◆ Problem requirements:
Only the lines from the start up to and including the line containing "boot: thick foot" should be repeated, word for word.

◆ Data section:
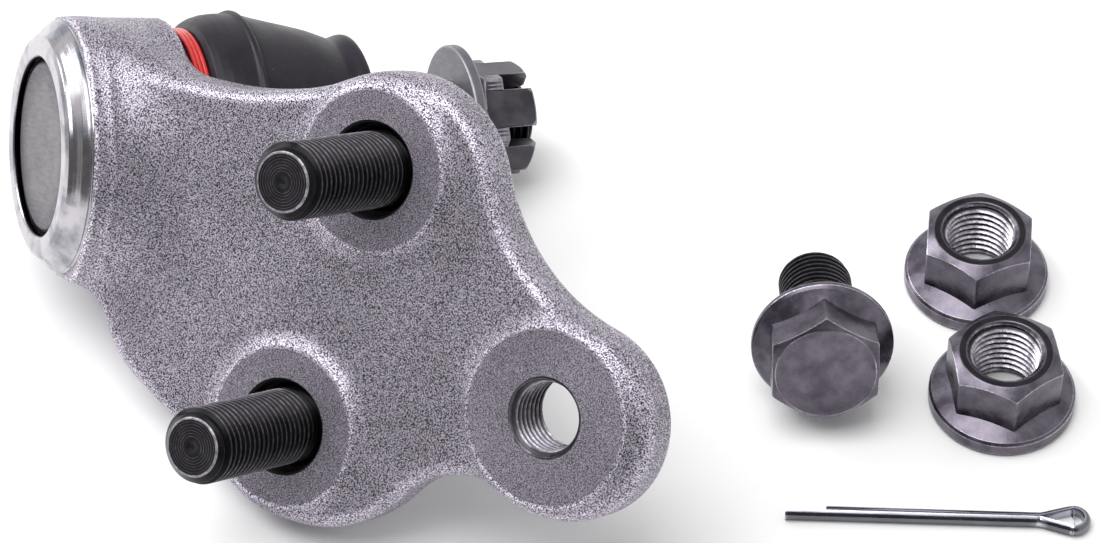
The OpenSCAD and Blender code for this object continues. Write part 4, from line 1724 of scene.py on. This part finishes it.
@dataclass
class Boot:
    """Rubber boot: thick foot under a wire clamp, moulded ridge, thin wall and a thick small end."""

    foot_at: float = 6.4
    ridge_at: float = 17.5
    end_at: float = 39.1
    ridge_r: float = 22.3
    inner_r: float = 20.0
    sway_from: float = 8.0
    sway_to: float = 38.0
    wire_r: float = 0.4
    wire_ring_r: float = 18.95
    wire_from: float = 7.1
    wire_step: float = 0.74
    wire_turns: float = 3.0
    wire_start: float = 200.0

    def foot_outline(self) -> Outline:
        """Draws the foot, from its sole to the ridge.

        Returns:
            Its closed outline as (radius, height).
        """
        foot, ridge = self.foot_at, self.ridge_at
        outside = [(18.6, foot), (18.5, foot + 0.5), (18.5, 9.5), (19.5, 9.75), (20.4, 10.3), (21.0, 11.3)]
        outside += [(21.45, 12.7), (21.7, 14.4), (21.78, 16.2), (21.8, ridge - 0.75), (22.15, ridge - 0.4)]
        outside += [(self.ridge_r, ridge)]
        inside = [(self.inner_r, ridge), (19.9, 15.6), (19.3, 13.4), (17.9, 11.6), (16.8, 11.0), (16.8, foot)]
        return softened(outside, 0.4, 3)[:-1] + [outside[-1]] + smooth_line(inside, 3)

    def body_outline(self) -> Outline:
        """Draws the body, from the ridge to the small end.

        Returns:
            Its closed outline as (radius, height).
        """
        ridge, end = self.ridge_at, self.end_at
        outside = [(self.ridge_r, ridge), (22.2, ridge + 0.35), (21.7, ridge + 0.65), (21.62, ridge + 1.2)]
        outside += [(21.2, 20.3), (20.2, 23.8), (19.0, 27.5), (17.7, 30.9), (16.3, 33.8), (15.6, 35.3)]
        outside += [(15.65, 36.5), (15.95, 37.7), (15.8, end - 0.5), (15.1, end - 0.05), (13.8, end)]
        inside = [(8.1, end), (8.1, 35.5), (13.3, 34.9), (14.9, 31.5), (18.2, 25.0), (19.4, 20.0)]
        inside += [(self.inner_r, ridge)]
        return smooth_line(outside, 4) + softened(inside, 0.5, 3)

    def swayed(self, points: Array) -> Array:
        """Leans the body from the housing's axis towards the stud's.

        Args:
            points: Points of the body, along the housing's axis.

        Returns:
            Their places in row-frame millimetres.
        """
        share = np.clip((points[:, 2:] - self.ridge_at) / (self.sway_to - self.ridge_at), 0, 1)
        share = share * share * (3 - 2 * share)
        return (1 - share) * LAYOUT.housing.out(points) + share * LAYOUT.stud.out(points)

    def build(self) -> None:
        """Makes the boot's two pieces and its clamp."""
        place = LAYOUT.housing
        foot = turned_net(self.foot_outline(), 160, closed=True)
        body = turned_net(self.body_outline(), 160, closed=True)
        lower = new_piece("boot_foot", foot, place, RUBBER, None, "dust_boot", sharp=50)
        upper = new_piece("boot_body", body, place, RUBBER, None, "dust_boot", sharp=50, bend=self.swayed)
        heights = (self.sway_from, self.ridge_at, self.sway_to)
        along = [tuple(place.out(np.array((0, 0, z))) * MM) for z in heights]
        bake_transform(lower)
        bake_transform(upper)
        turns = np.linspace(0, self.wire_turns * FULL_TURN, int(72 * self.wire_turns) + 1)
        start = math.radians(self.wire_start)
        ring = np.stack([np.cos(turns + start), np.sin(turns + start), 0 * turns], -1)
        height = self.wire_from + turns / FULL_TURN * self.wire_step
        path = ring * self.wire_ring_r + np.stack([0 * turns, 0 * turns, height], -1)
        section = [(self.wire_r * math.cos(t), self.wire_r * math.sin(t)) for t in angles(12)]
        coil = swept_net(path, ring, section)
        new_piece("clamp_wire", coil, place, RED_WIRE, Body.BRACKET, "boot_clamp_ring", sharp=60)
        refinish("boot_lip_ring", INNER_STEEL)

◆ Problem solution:
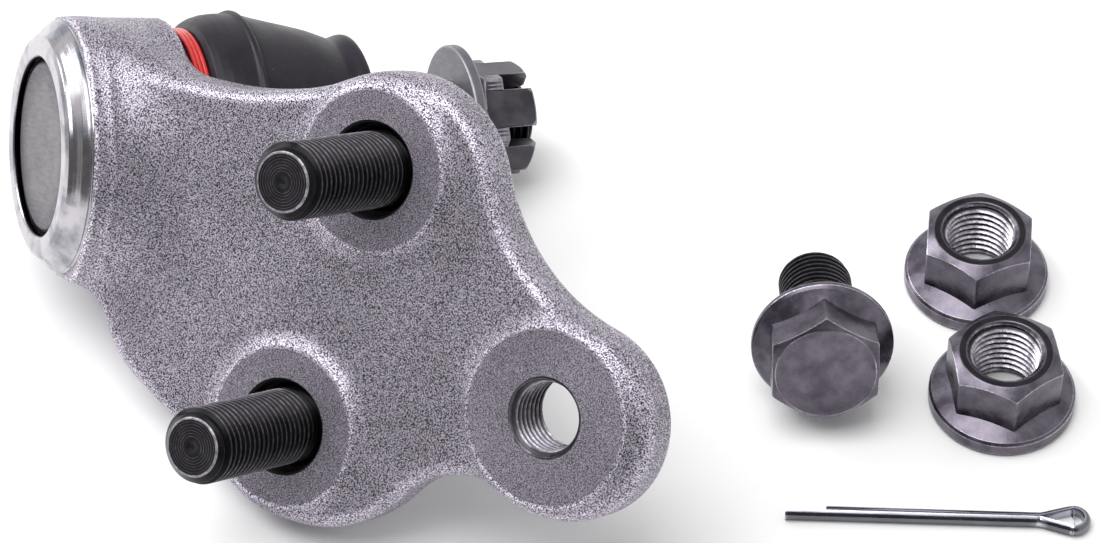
The OpenSCAD and Blender code for this object continues. Write part 4, from line 1724 of scene.py on. This part finishes it.
@dataclass
class Boot:
    """Rubber boot: thick foot under a wire clamp, moulded ridge, thin wall and a thick small end."""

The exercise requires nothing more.